I have been so stir crazy since I was going full steam with my shop, I have actually found myself a little bored.

So I added a full length counter along the back wall using a few stock counters at Lowe's Aviation Department and some Heavy Duty 20" Shelf brackets. It is VERY sturdy.

2011-04-02%2016.13.50.jpg


It will be a good counter to hold my question and answer/VAF Access machine (computer), my media warehouse (computer), and the entertainment center (computer) for my occasional shop visitors (kids). Additionally, it will be a good spot for my shop visitors (kids) to color, do homework, and color/sketch my plane color schemes.

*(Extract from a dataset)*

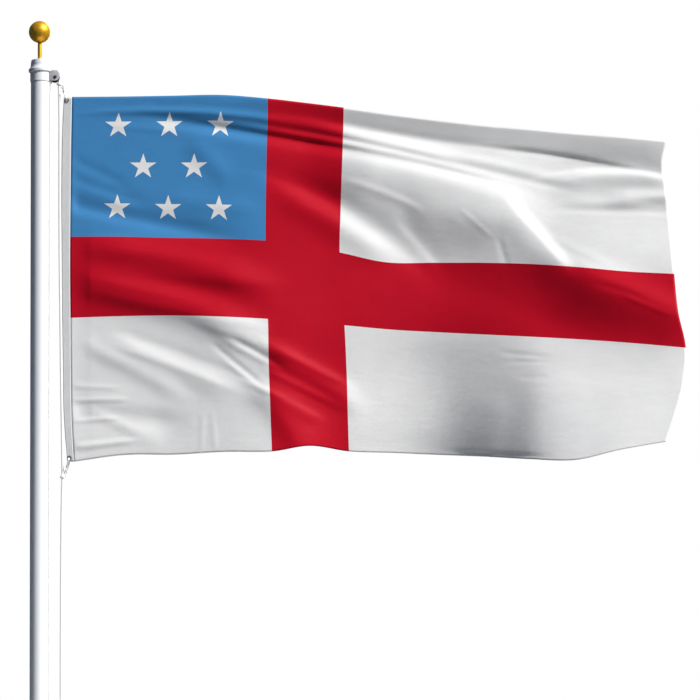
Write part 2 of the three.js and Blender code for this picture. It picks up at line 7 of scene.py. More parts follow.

I was originally going to put a 4' x 4' piece of Peg board in the space between my cabinets, however, I may put a poster size print of a tribute collage I made years ago to my inspiration and hero...my Grandfather.

So instead and also in my boredom, my woodworking neighbor and I have been building one of these for another part of the shop.

2011-04-09%2020.01.12.jpg
2011-04-09%2020.01.48.jpg


It has two sliding doors with pegboard in the panel covering a full back of pegboard. I liked the storage bins below for parts. Should help keep tools organized.

Getting excited to build finally.

Stay tuned for the floor coating and the heater. They are out of season now that the temps are rising. This fall, it will get purchased and installed.

Thanks to all for the help and advice thus far.